Au delà, l’arête ne présente pas de difficulté, je la parcours en vitesse et mets le pied sur le Grand Bérard à 11 heures 15 exactement, éprouvant une joie réelle à fouler de nouveau ce sommet où j’ai conscience d’avoir, l’an dernier, remporté, en dépit de tout, ma plus héroïque victoire.

La vue est limitée aux cimes de l’Ubaye par une couronne uniforme de nuages. A l’Est ils sont animés et jouent à cache-cache avec le Brec et l’Aiguille.

Je n’éprouve aucune fatigue, je n’ai pas faim mais soif.

J’ai très soif et pas d’eau!

A midi, je quitte le Grand Bérard par son arête Sud-Ouest, me dirigeant sur le col Bérard.

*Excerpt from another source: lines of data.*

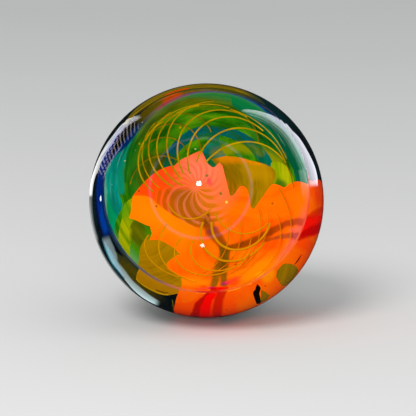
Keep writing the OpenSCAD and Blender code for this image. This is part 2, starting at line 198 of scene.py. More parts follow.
class Glass(Paint):
    """The material of a piece of coloured glass.

    u and v are the face's X and Y in the bowl. On the ball's outside they carry on from the seam, at
    SKIN_SCALE hundredths for each degree round the ball.
    """

    def __init__(self, name):
        self.mat = bpy.data.materials.new(name)
        self.mat.use_nodes = True
        super().__init__(self.mat.node_tree)
        self.place = self.node("ShaderNodeTexCoord", out="Object")
        self.face = self.node("ShaderNodeMapping", {
            "Vector": self.place, "Rotation": (FACE_TILT - math.pi / 2, 0, 0),
            "Scale": (1 / HUNDREDTH,) * 3})
        x, y, z = self.split(self.face)
        length = self.vector("LENGTH", self.face, out="Value")
        angle = self.times(self.math("ARCCOSINE", self.math("DIVIDE", z, length)), TO_DEGREES)
        skin = self.step(length, SKIN_FROM * BALL_R / HUNDREDTH, SKIN_TO * BALL_R / HUNDREDTH)
        r = self.vector("LENGTH", self.join(x, y), out="Value")
        skin_r = self.math("MULTIPLY_ADD", angle, SKIN_SCALE, 100 - SKIN_SCALE * math.degrees(SEAM_ANGLE))
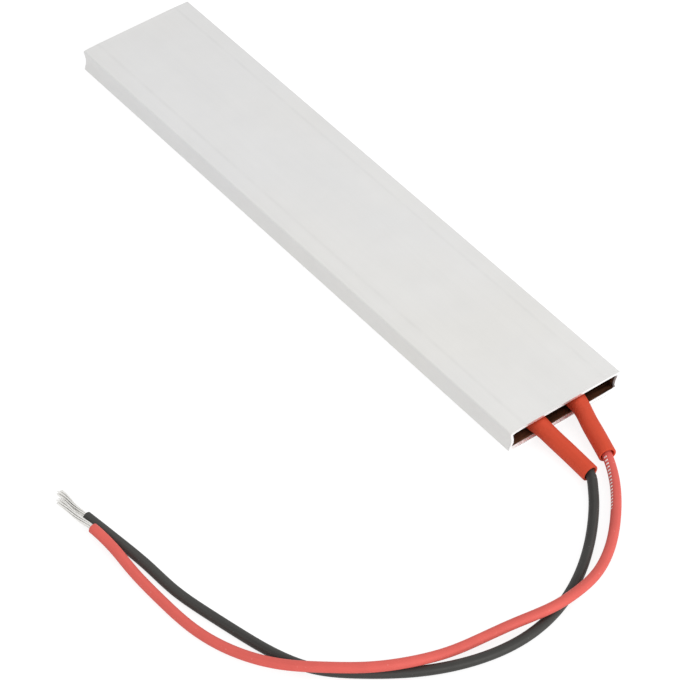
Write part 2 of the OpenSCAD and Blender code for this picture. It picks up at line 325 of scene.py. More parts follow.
class Effects:
    """The shader effects that several finishes share, each built once as a node group."""

    def __init__(self) -> None:
        """Builds the groups, with the values that an input has where nothing feeds it."""
        self.drawn_lines = self._group("Drawn lines", Puts.HEIGHT, self._drawn_lines,
                                       Across=2500.0, Along=30.0)
        self.mottling = self._group("Mottling", Puts.COLOUR, self._mottling,
                                    Scale=100.0, Colour=MID_GREY, Amount=0.03)
        self.grain = self._group("Grain", Puts.HEIGHT, self._grain, Scale=4000.0)
        self.dust = self._group("Dust", Puts.COLOUR, self._dust,
                                Scale=2200.0, Colour=MID_GREY, Dust=PALE_GREY, Amount=0.5)

    @staticmethod
    def _group(name: str, puts: Puts, fill: Callable[[Graph, Given], Socket],
               **inputs: object) -> bpy.types.NodeTree:
        """Makes a group with its sockets and fills it.

        Args:
            name: The group's name.
            puts: What it puts out.
            fill: Builds that from the graph and the inputs.
            inputs: The inputs after Vector, each with a number or an RGBA colour.

        Returns:
            The group.
        """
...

Quels souvenirs n’ai-je pas évoqué durant ce trajet!

J’ai revu le «vallon des supplices» où nous avons tant peiné. J’ai revu la «via dolorosa» que nous avons jalonnée de nos douloureuses stations, elle était encore coupée de nombreuses plaques de neige et je pensais, à leur vue, qu’en les grattant un peu on retrouverait cette neige qui semblait nous prendre aux pieds et nous dire: «Couche-toi là et dors, dors indéfiniment, tu verras comme on est bien là, immobile.»

Après le col Bérard, je gagne, en coupant les pénibles éboulis du Reverdillon, le col de la Pare. Je le franchis et j’atteins le sentier horizontal à 14 heures.

Au lieu de le suivre comme l’année dernière, mon objectif étant St-Pons, je prends un sentier qui doit me conduire, je le pense du moins, dans le Riou-Bourdoux. Mais je m’égare, je fais des détours fantastiques, ils ne me conduisent qu’à des positions critiques: Dans un véritable maquis je suis la proie des épines et des araignées, plus loin je m’enlise dans la vase d’un torrent, il me faut enfin traverser des terres noires au flanc desquelles mon piolet, quelle honte pour lui! doit tailler des marches.

Heureusement on arrive au bout de tout. Je finis par trouver une piste. Elle longe le torrent et me conduit à St-Pons d’où, par la route, j’ai tôt fait d’être à Barcelonnette.

J’y arrive à 16 heures 15.

Cette course est belle. J’en suis ravi.

Les paysages très verts et très boisés de Sainte Anne sont splendides, la vue du Grand Bérard est remarquablement étendue et les travaux de reboisement du Riou-Bourdoux méritent d’être visités.

D’ailleurs j’admire ma forme. J’ai vieilli, moins d’emballement mais plus de régularité. Je suis allé doucement mais je suis arrivé au but frais et dispos, j’aurais pu fournir encore un sérieux effort.

Je ne regrette qu’une chose: l’erreur que j’ai commise après avoir croisé le sentier horizontal. Elle m’a fait perdre du temps et causé quelque inquiétude. Evitez la, je ne sais rien de plus désagréable que d’aller sous bois à l’aventure.